• [THE PROBLEM]:
Can you write out all of the material below, word for word?

• [SOURCE EXCERPT]:

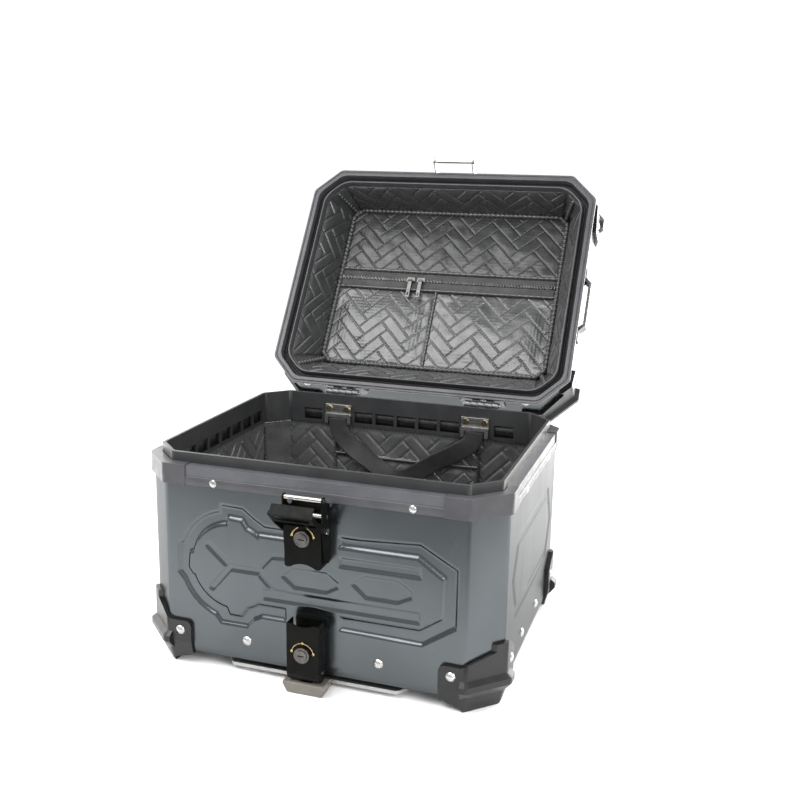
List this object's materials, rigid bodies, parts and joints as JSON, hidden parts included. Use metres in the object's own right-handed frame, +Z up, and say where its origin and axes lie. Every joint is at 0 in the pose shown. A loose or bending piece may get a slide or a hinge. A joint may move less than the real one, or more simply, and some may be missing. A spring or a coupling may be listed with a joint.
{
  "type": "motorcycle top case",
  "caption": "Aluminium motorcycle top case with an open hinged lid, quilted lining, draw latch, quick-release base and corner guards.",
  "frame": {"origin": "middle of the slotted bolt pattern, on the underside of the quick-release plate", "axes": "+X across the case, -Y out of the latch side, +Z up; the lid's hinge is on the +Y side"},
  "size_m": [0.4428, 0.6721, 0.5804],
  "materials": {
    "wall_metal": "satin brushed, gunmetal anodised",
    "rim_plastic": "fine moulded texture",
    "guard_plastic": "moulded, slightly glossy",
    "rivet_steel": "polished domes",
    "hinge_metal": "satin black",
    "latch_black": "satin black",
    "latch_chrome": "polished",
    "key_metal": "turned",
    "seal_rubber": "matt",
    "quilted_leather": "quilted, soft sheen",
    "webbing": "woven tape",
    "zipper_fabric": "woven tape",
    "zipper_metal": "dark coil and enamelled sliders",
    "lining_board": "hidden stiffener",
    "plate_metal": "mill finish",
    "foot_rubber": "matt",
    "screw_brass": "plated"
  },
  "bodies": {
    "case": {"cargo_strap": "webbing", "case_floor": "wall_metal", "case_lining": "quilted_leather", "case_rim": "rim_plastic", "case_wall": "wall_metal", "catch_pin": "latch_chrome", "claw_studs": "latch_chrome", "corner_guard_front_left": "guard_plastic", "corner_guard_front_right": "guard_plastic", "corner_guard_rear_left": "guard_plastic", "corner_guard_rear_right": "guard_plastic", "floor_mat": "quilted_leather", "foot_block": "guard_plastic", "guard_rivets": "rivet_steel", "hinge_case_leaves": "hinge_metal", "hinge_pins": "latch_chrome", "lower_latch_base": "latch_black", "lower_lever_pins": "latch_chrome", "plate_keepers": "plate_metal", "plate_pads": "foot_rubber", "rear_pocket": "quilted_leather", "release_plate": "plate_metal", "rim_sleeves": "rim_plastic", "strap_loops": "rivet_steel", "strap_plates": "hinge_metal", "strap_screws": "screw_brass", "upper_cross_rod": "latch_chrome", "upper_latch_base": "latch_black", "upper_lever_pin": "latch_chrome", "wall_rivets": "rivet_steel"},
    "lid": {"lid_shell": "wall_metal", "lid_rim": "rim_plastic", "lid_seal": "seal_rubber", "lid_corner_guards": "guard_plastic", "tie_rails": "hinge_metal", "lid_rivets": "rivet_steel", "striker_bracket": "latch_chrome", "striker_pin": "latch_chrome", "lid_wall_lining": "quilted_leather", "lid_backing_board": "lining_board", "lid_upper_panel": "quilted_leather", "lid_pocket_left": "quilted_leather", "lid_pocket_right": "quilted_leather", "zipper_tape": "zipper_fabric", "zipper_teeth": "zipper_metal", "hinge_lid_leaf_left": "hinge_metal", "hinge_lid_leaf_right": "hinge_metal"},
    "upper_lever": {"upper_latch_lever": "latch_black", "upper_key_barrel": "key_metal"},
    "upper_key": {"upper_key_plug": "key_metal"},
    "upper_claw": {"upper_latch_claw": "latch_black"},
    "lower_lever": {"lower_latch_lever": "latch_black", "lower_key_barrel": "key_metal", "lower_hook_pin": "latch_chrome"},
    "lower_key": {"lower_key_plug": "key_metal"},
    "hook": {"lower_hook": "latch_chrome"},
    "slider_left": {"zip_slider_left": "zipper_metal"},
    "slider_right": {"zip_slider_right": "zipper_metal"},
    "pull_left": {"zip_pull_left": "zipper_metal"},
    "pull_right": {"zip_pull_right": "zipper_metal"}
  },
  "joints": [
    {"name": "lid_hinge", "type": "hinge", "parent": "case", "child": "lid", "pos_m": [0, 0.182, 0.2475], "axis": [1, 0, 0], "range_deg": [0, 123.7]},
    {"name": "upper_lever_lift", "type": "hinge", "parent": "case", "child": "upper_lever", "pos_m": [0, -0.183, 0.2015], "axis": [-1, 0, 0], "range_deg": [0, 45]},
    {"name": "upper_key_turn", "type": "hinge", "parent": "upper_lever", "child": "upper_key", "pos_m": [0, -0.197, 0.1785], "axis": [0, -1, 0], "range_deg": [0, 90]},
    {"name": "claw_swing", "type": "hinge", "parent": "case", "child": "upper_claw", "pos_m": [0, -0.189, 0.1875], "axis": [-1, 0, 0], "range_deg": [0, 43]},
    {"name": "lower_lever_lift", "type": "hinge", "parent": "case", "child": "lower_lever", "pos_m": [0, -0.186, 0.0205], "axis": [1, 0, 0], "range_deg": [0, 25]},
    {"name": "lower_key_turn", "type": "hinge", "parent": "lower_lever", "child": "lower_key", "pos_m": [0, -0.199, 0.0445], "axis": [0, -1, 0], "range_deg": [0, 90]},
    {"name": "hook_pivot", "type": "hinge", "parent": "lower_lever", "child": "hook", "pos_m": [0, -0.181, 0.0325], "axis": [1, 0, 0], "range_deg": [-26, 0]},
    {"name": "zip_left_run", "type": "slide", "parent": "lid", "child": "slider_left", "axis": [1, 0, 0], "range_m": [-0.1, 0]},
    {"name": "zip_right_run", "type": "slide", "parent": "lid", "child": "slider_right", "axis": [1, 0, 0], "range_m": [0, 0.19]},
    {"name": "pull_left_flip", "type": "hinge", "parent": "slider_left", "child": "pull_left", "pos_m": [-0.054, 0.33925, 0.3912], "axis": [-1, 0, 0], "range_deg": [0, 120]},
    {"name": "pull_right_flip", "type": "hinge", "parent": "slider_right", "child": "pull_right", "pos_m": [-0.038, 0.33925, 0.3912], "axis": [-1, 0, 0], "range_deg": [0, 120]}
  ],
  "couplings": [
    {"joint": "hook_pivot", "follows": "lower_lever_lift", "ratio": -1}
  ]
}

• [TASK RESPONSE]:
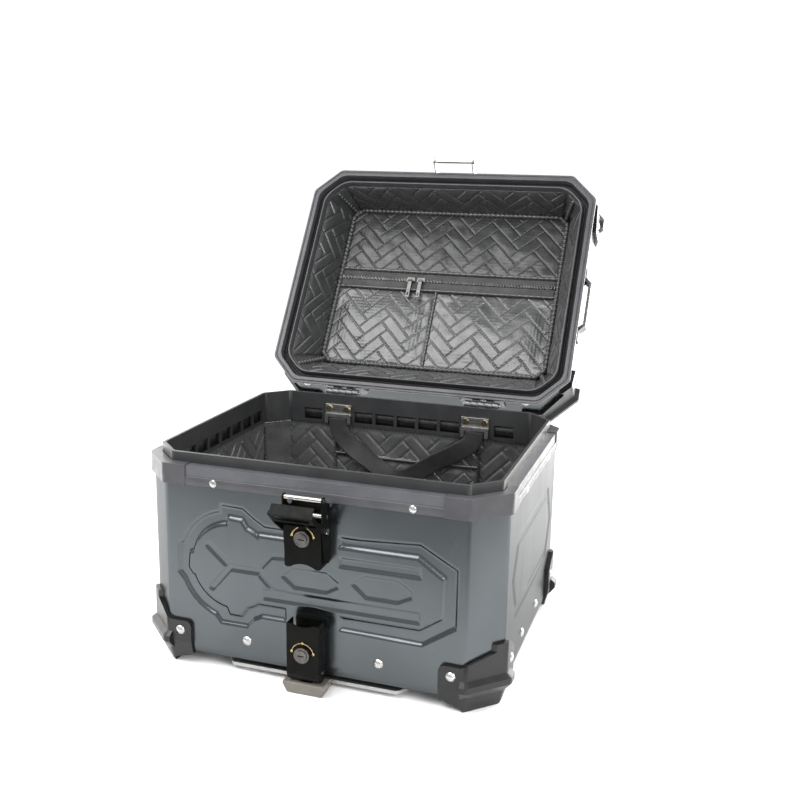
List this object's materials, rigid bodies, parts and joints as JSON, hidden parts included. Use metres in the object's own right-handed frame, +Z up, and say where its origin and axes lie. Every joint is at 0 in the pose shown. A loose or bending piece may get a slide or a hinge. A joint may move less than the real one, or more simply, and some may be missing. A spring or a coupling may be listed with a joint.
{
  "type": "motorcycle top case",
  "caption": "Aluminium motorcycle top case with an open hinged lid, quilted lining, draw latch, quick-release base and corner guards.",
  "frame": {"origin": "middle of the slotted bolt pattern, on the underside of the quick-release plate", "axes": "+X across the case, -Y out of the latch side, +Z up; the lid's hinge is on the +Y side"},
  "size_m": [0.4428, 0.6721, 0.5804],
  "materials": {
    "wall_metal": "satin brushed, gunmetal anodised",
    "rim_plastic": "fine moulded texture",
    "guard_plastic": "moulded, slightly glossy",
    "rivet_steel": "polished domes",
    "hinge_metal": "satin black",
    "latch_black": "satin black",
    "latch_chrome": "polished",
    "key_metal": "turned",
    "seal_rubber": "matt",
    "quilted_leather": "quilted, soft sheen",
    "webbing": "woven tape",
    "zipper_fabric": "woven tape",
    "zipper_metal": "dark coil and enamelled sliders",
    "lining_board": "hidden stiffener",
    "plate_metal": "mill finish",
    "foot_rubber": "matt",
    "screw_brass": "plated"
  },
  "bodies": {
    "case": {"cargo_strap": "webbing", "case_floor": "wall_metal", "case_lining": "quilted_leather", "case_rim": "rim_plastic", "case_wall": "wall_metal", "catch_pin": "latch_chrome", "claw_studs": "latch_chrome", "corner_guard_front_left": "guard_plastic", "corner_guard_front_right": "guard_plastic", "corner_guard_rear_left": "guard_plastic", "corner_guard_rear_right": "guard_plastic", "floor_mat": "quilted_leather", "foot_block": "guard_plastic", "guard_rivets": "rivet_steel", "hinge_case_leaves": "hinge_metal", "hinge_pins": "latch_chrome", "lower_latch_base": "latch_black", "lower_lever_pins": "latch_chrome", "plate_keepers": "plate_metal", "plate_pads": "foot_rubber", "rear_pocket": "quilted_leather", "release_plate": "plate_metal", "rim_sleeves": "rim_plastic", "strap_loops": "rivet_steel", "strap_plates": "hinge_metal", "strap_screws": "screw_brass", "upper_cross_rod": "latch_chrome", "upper_latch_base": "latch_black", "upper_lever_pin": "latch_chrome", "wall_rivets": "rivet_steel"},
    "lid": {"lid_shell": "wall_metal", "lid_rim": "rim_plastic", "lid_seal": "seal_rubber", "lid_corner_guards": "guard_plastic", "tie_rails": "hinge_metal", "lid_rivets": "rivet_steel", "striker_bracket": "latch_chrome", "striker_pin": "latch_chrome", "lid_wall_lining": "quilted_leather", "lid_backing_board": "lining_board", "lid_upper_panel": "quilted_leather", "lid_pocket_left": "quilted_leather", "lid_pocket_right": "quilted_leather", "zipper_tape": "zipper_fabric", "zipper_teeth": "zipper_metal", "hinge_lid_leaf_left": "hinge_metal", "hinge_lid_leaf_right": "hinge_metal"},
    "upper_lever": {"upper_latch_lever": "latch_black", "upper_key_barrel": "key_metal"},
    "upper_key": {"upper_key_plug": "key_metal"},
    "upper_claw": {"upper_latch_claw": "latch_black"},
    "lower_lever": {"lower_latch_lever": "latch_black", "lower_key_barrel": "key_metal", "lower_hook_pin": "latch_chrome"},
    "lower_key": {"lower_key_plug": "key_metal"},
    "hook": {"lower_hook": "latch_chrome"},
    "slider_left": {"zip_slider_left": "zipper_metal"},
    "slider_right": {"zip_slider_right": "zipper_metal"},
    "pull_left": {"zip_pull_left": "zipper_metal"},
    "pull_right": {"zip_pull_right": "zipper_metal"}
  },
  "joints": [
    {"name": "lid_hinge", "type": "hinge", "parent": "case", "child": "lid", "pos_m": [0, 0.182, 0.2475], "axis": [1, 0, 0], "range_deg": [0, 123.7]},
    {"name": "upper_lever_lift", "type": "hinge", "parent": "case", "child": "upper_lever", "pos_m": [0, -0.183, 0.2015], "axis": [-1, 0, 0], "range_deg": [0, 45]},
    {"name": "upper_key_turn", "type": "hinge", "parent": "upper_lever", "child": "upper_key", "pos_m": [0, -0.197, 0.1785], "axis": [0, -1, 0], "range_deg": [0, 90]},
    {"name": "claw_swing", "type": "hinge", "parent": "case", "child": "upper_claw", "pos_m": [0, -0.189, 0.1875], "axis": [-1, 0, 0], "range_deg": [0, 43]},
    {"name": "lower_lever_lift", "type": "hinge", "parent": "case", "child": "lower_lever", "pos_m": [0, -0.186, 0.0205], "axis": [1, 0, 0], "range_deg": [0, 25]},
    {"name": "lower_key_turn", "type": "hinge", "parent": "lower_lever", "child": "lower_key", "pos_m": [0, -0.199, 0.0445], "axis": [0, -1, 0], "range_deg": [0, 90]},
    {"name": "hook_pivot", "type": "hinge", "parent": "lower_lever", "child": "hook", "pos_m": [0, -0.181, 0.0325], "axis": [1, 0, 0], "range_deg": [-26, 0]},
    {"name": "zip_left_run", "type": "slide", "parent": "lid", "child": "slider_left", "axis": [1, 0, 0], "range_m": [-0.1, 0]},
    {"name": "zip_right_run", "type": "slide", "parent": "lid", "child": "slider_right", "axis": [1, 0, 0], "range_m": [0, 0.19]},
    {"name": "pull_left_flip", "type": "hinge", "parent": "slider_left", "child": "pull_left", "pos_m": [-0.054, 0.33925, 0.3912], "axis": [-1, 0, 0], "range_deg": [0, 120]},
    {"name": "pull_right_flip", "type": "hinge", "parent": "slider_right", "child": "pull_right", "pos_m": [-0.038, 0.33925, 0.3912], "axis": [-1, 0, 0], "range_deg": [0, 120]}
  ],
  "couplings": [
    {"joint": "hook_pivot", "follows": "lower_lever_lift", "ratio": -1}
  ]
}